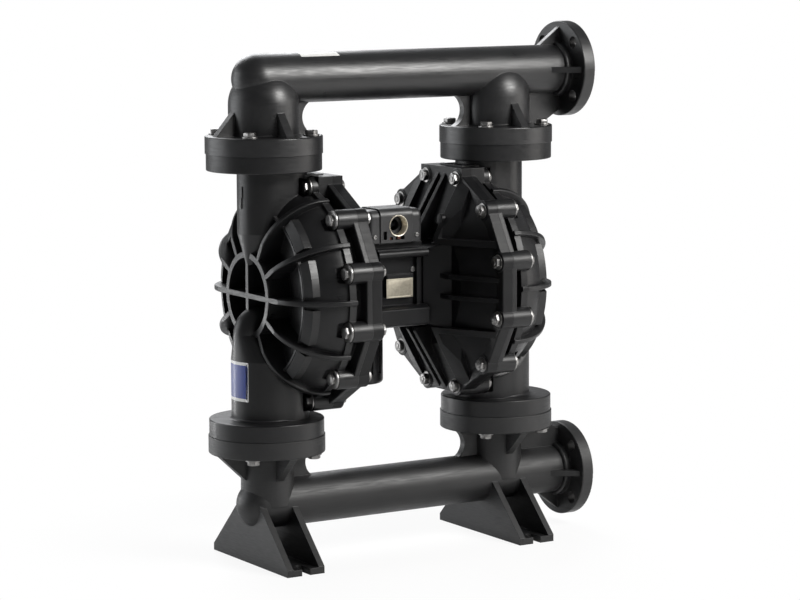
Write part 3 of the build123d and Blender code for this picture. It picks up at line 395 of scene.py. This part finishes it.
def set_out(master, places, name, finish, node):
    """Copies of a fastener at its places, as one piece that stands for a node."""
    copies = []
    for turn, place in enumerate(places):
        twist = Matrix.Rotation(math.radians(37 * turn), 4, "Z")
        copy = master.copy()
        copy.data = master.data.copy()
        copy.data.transform(place @ twist)
        bpy.context.scene.collection.objects.link(copy)
        copies.append(copy)
    piece = finish_piece(joined(copies), name, finish)
    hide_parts(node)
    return piece


stainless = worn_metal("stainless_fasteners", (0.27, 0.265, 0.26), 0.33, 300.0)
joint_bolt_ring, upper_seat_z, lower_seat_z = 0.075, 0.6605, 0.1735
joint_bolt = hexagon_bolt(0.012, 0.045)
for level, seat_z, over in (
    ("outlet", upper_seat_z, Matrix.Identity(4)),
    ("inlet", lower_seat_z, Matrix.Rotation(math.pi, 4, "X")),
):
    bolt_places = []
    for tower_x in (-0.211, 0.211):
        for quarter in range(4):
            around = math.radians(45 + 90 * quarter)
            bolt_x = tower_x + joint_bolt_ring * math.cos(around)
            bolt_y = joint_bolt_ring * math.sin(around)
            bolt_places.append(Matrix.Translation((bolt_x, bolt_y, seat_z)) @ over)
    set_out(joint_bolt, bolt_places, level + "_joint_bolt_set", stainless,
            level + "_joint_bolts")
bpy.data.objects.remove(joint_bolt)

brass = worn_metal("brass", (0.78, 0.72, 0.60), 0.36, 220.0)
dress("outlet_joint_inserts", brass)
dress("inlet_joint_inserts", brass)

# ---- middle housing ---------------------------------------------------------------
# The housing between the chambers that carries the shaft, moulded in plastic with a finer skin
# whose colour is painted darker as shade, with pale bearing bushes and black lip seals pressed
# in.
air_side_plastic = moulded_plastic(
    "air_side_plastic", (0.0042, 0.0042, 0.0048), rough=0.38, shine=0.25)
bearing_plastic = moulded_plastic("bearing_plastic", (0.62, 0.61, 0.55), rough=0.38, grain=600.0)
seal_rubber = moulded_rubber("seal_rubber", (0.02, 0.02, 0.02), 0.3, 2200.0)
dress("center_housing", air_side_plastic)
for side in ("left", "right"):
    dress(side + "_shaft_bush", bearing_plastic)
    dress(side + "_pilot_bush", bearing_plastic)
    dress(side + "_shaft_seal", seal_rubber)

# ---- shaft, plates and pilot pins -------------------------------------------------
# Ground stainless shaft and pins, with a steel plate on the air side of each diaphragm
# and a dished plastic plate on the wet side, screwed together through the middle.
ground_steel = worn_metal("ground_steel", (0.56, 0.56, 0.57), 0.22, 700.0)
plate_plastic = moulded_plastic("plate_plastic", (0.03, 0.03, 0.033), rough=0.4)
dress("diaphragm_shaft", ground_steel)
for side in ("left", "right"):
    dress(side + "_pilot_pin", ground_steel)
    dress(side + "_air_plate", ground_steel)
    dress(side + "_fluid_plate", plate_plastic)

# ---- diaphragms -------------------------------------------------------------------
# Black elastomer discs with one moulded roll, clamped at the rim between the two covers
# and in the middle between the plates. Each is made in twelve sectors that meet edge to
# edge.
diaphragm_rubber = moulded_rubber("diaphragm_rubber", (0.028, 0.028, 0.028), 0.25, 1800.0)
diaphragm_middle, sector_count = Vector((0, 0, 0.417)), 12
for side in ("left", "right"):
    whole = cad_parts[side + "_diaphragm"]
    for count in range(sector_count):
        name = f"{side}_diaphragm_sector_{count + 1:02d}"
        sector = bpy.data.objects.new(name, whole.data.copy())
        sector.data.name = name
        bpy.context.scene.collection.objects.link(sector)
        only_selected(sector)
        bpy.ops.object.mode_set(mode="EDIT")
        bpy.ops.mesh.select_all(action="SELECT")
        bpy.ops.mesh.remove_doubles(threshold=0.000002)
        angle = math.radians(360 / sector_count * count)
        for turn in (-1, 1):
            cut = angle + turn * math.radians(180 / sector_count)
            beyond = (0, -turn * math.sin(cut), turn * math.cos(cut))
            bpy.ops.mesh.select_all(action="SELECT")
            bpy.ops.mesh.bisect(
                plane_co=diaphragm_middle, plane_no=beyond, use_fill=True, clear_outer=True)
        bpy.ops.mesh.select_all(action="SELECT")
        bpy.ops.mesh.normals_make_consistent(inside=False)
        bpy.ops.object.mode_set(mode="OBJECT")
        bpy.ops.object.shade_smooth_by_angle(angle=math.radians(35))
        sector.data.materials.clear()
        sector.data.materials.append(diaphragm_rubber)
        outwards = Vector((0, math.cos(angle), math.sin(angle)))
        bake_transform(sector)
        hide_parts(side + "_diaphragm")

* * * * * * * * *

Stated exercise: Reproduce all of the data exactly as given.

Problem solution:
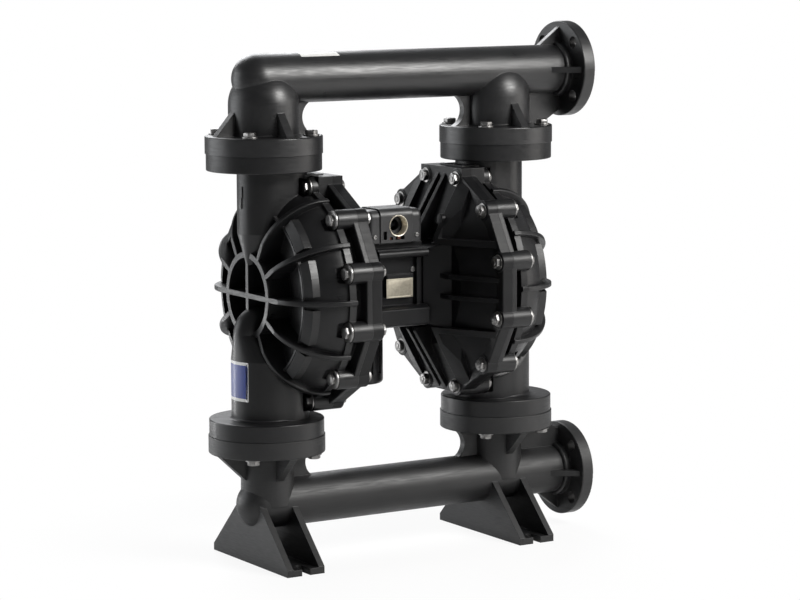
Write part 3 of the build123d and Blender code for this picture. It picks up at line 395 of scene.py. This part finishes it.
def set_out(master, places, name, finish, node):
    """Copies of a fastener at its places, as one piece that stands for a node."""
    copies = []
    for turn, place in enumerate(places):
        twist = Matrix.Rotation(math.radians(37 * turn), 4, "Z")
        copy = master.copy()
        copy.data = master.data.copy()
        copy.data.transform(place @ twist)
        bpy.context.scene.collection.objects.link(copy)
        copies.append(copy)
    piece = finish_piece(joined(copies), name, finish)
    hide_parts(node)
    return piece


stainless = worn_metal("stainless_fasteners", (0.27, 0.265, 0.26), 0.33, 300.0)
joint_bolt_ring, upper_seat_z, lower_seat_z = 0.075, 0.6605, 0.1735
joint_bolt = hexagon_bolt(0.012, 0.045)
for level, seat_z, over in (
    ("outlet", upper_seat_z, Matrix.Identity(4)),
    ("inlet", lower_seat_z, Matrix.Rotation(math.pi, 4, "X")),
):
    bolt_places = []
    for tower_x in (-0.211, 0.211):
        for quarter in range(4):
            around = math.radians(45 + 90 * quarter)
            bolt_x = tower_x + joint_bolt_ring * math.cos(around)
            bolt_y = joint_bolt_ring * math.sin(around)
            bolt_places.append(Matrix.Translation((bolt_x, bolt_y, seat_z)) @ over)
    set_out(joint_bolt, bolt_places, level + "_joint_bolt_set", stainless,
            level + "_joint_bolts")
bpy.data.objects.remove(joint_bolt)

brass = worn_metal("brass", (0.78, 0.72, 0.60), 0.36, 220.0)
dress("outlet_joint_inserts", brass)
dress("inlet_joint_inserts", brass)

# ---- middle housing ---------------------------------------------------------------
# The housing between the chambers that carries the shaft, moulded in plastic with a finer skin
# whose colour is painted darker as shade, with pale bearing bushes and black lip seals pressed
# in.
air_side_plastic = moulded_plastic(
    "air_side_plastic", (0.0042, 0.0042, 0.0048), rough=0.38, shine=0.25)
bearing_plastic = moulded_plastic("bearing_plastic", (0.62, 0.61, 0.55), rough=0.38, grain=600.0)
seal_rubber = moulded_rubber("seal_rubber", (0.02, 0.02, 0.02), 0.3, 2200.0)
dress("center_housing", air_side_plastic)
for side in ("left", "right"):
    dress(side + "_shaft_bush", bearing_plastic)
    dress(side + "_pilot_bush", bearing_plastic)
    dress(side + "_shaft_seal", seal_rubber)

# ---- shaft, plates and pilot pins -------------------------------------------------
# Ground stainless shaft and pins, with a steel plate on the air side of each diaphragm
# and a dished plastic plate on the wet side, screwed together through the middle.
ground_steel = worn_metal("ground_steel", (0.56, 0.56, 0.57), 0.22, 700.0)
plate_plastic = moulded_plastic("plate_plastic", (0.03, 0.03, 0.033), rough=0.4)
dress("diaphragm_shaft", ground_steel)
for side in ("left", "right"):
    dress(side + "_pilot_pin", ground_steel)
    dress(side + "_air_plate", ground_steel)
    dress(side + "_fluid_plate", plate_plastic)

# ---- diaphragms -------------------------------------------------------------------
# Black elastomer discs with one moulded roll, clamped at the rim between the two covers
# and in the middle between the plates. Each is made in twelve sectors that meet edge to
# edge.
diaphragm_rubber = moulded_rubber("diaphragm_rubber", (0.028, 0.028, 0.028), 0.25, 1800.0)
diaphragm_middle, sector_count = Vector((0, 0, 0.417)), 12
for side in ("left", "right"):
    whole = cad_parts[side + "_diaphragm"]
    for count in range(sector_count):
        name = f"{side}_diaphragm_sector_{count + 1:02d}"
        sector = bpy.data.objects.new(name, whole.data.copy())
        sector.data.name = name
        bpy.context.scene.collection.objects.link(sector)
        only_selected(sector)
        bpy.ops.object.mode_set(mode="EDIT")
        bpy.ops.mesh.select_all(action="SELECT")
        bpy.ops.mesh.remove_doubles(threshold=0.000002)
        angle = math.radians(360 / sector_count * count)
        for turn in (-1, 1):
            cut = angle + turn * math.radians(180 / sector_count)
            beyond = (0, -turn * math.sin(cut), turn * math.cos(cut))
            bpy.ops.mesh.select_all(action="SELECT")
            bpy.ops.mesh.bisect(
                plane_co=diaphragm_middle, plane_no=beyond, use_fill=True, clear_outer=True)
        bpy.ops.mesh.select_all(action="SELECT")
        bpy.ops.mesh.normals_make_consistent(inside=False)
        bpy.ops.object.mode_set(mode="OBJECT")
        bpy.ops.object.shade_smooth_by_angle(angle=math.radians(35))
        sector.data.materials.clear()
        sector.data.materials.append(diaphragm_rubber)
        outwards = Vector((0, math.cos(angle), math.sin(angle)))
        bake_transform(sector)
        hide_parts(side + "_diaphragm")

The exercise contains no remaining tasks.